Universiade, World Cup, Winter Olympics 
After a four-year absence from international competition, Lim returned during the 2017 Winter Universiade in Almaty, once again representing South Korea. He competed in the Men's 500 m event, where he reached the final following respective first and second-place finishes in the heats and quarterfinals, and the disqualification of Kazakhstan's Nurbergen Zhumagaziyev for obstructing Lim in the semifinal. In the final, however, Lim failed to make a podium finish, placing fourth behind South Korea's Kim Do-kyoum and Kazakhstan's Abzal Azhgaliyev and Denis Nikisha. In the Men's 5000 m relay event, the South Korean team, which initially didn't include Lim due to his occupation with the 500 m event the same day of the semifinal, were successful in qualifying for the final. Lim was chosen to replace Lee Mun-hyeon for the final race the next day, though they were ultimately unsuccessful, conceding a penalty in a performance that would've otherwise saw them place third.

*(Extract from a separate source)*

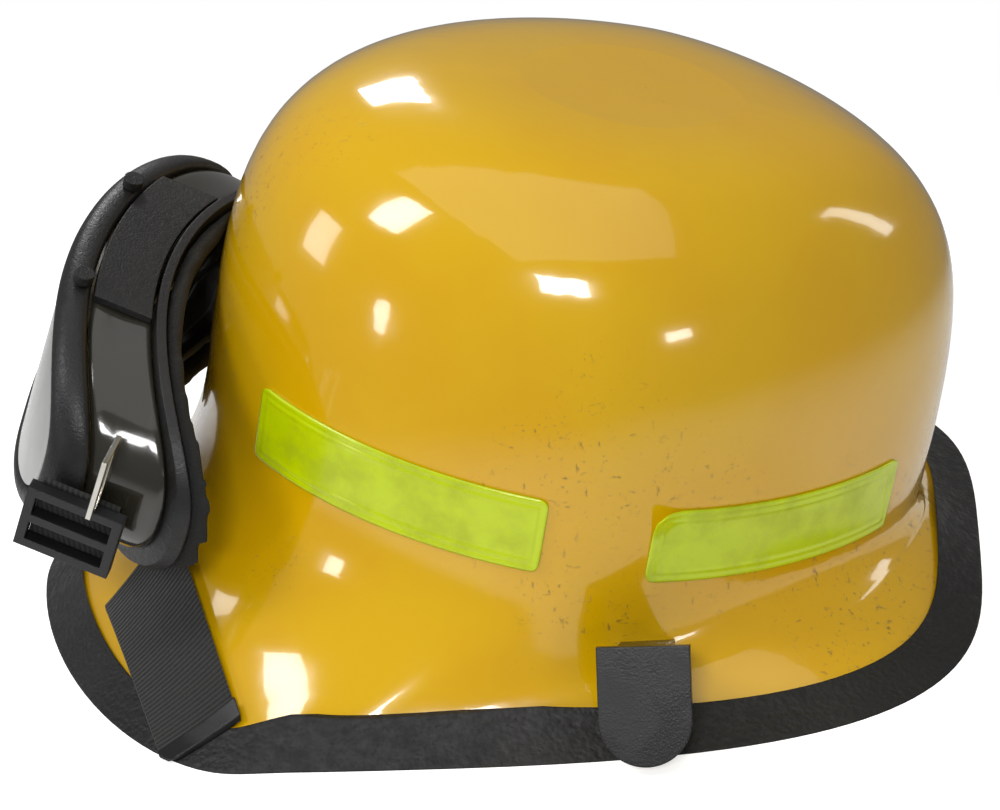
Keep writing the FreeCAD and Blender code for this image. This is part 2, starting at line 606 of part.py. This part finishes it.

Prior to his debut at the 2018 Winter Olympics, Lim won the 1000 m and 1500 m events at the September 2017 Budapest leg of the 2017–18 ISU Short Track Speed Skating World Cup, where he placed ahead of fellow South Korean skater Hwang Dae-heon both times. In the same leg, Lim also placed second in the 500m event ahead of Hwang and behind Hungary's Sándor Liu Shaolin. Lim continued on to the Seoul leg of the World Cup in November, where he was relatively less successful, reaching only the placement final in the 500 m event, and being disqualified in the 1000 m event following a collision with Russia's Alexander Shulginov in the quarterfinal. Lim reached the gold medal final of the 1500 m event, but was also similarly disqualified. He solely found success during the Seoul leg through the South Korean 5000 m relay team, alongside Seo Yi-ra, Kwak Yoon-gy, and Kim Do-kyoum, placing second in their heat and semifinal, before winning the final race.

At the 2018 Winter Olympics, Lim Hyo-jun competed in the Men's 1500 m event, and is due to compete as part of the Korean team for the Men's 5000 m relay. In the heats of the individual 1500 m event, Lim placed first in a race that saw Japan's Kazuki Yoshinaga disqualified after a stumble; Hungary's Shaoang Liu, who placed fourth, qualified with Lim to the semifinals. In the semifinals, Lim again placed first along with fellow Korean Hwang Dae-heon, who placed second behind him. In the gold medal final, Canada's Charles Hamelin collided with Hwang with three laps left in the race, leaving Lim the last Korean in the field. He nevertheless finished the race seven hundredths of a second ahead of the Netherlands' Sjinkie Knegt, the World record holder, to claim the gold medal in the event; the third time in the event's history that a South Korean had placed first. Lim also claimed the Olympic record for the event, recording a time of 2:10.485 in the final, beating Lee Jung-su's record of 2:10.949 set at the 2010 Winter Olympics in Vancouver.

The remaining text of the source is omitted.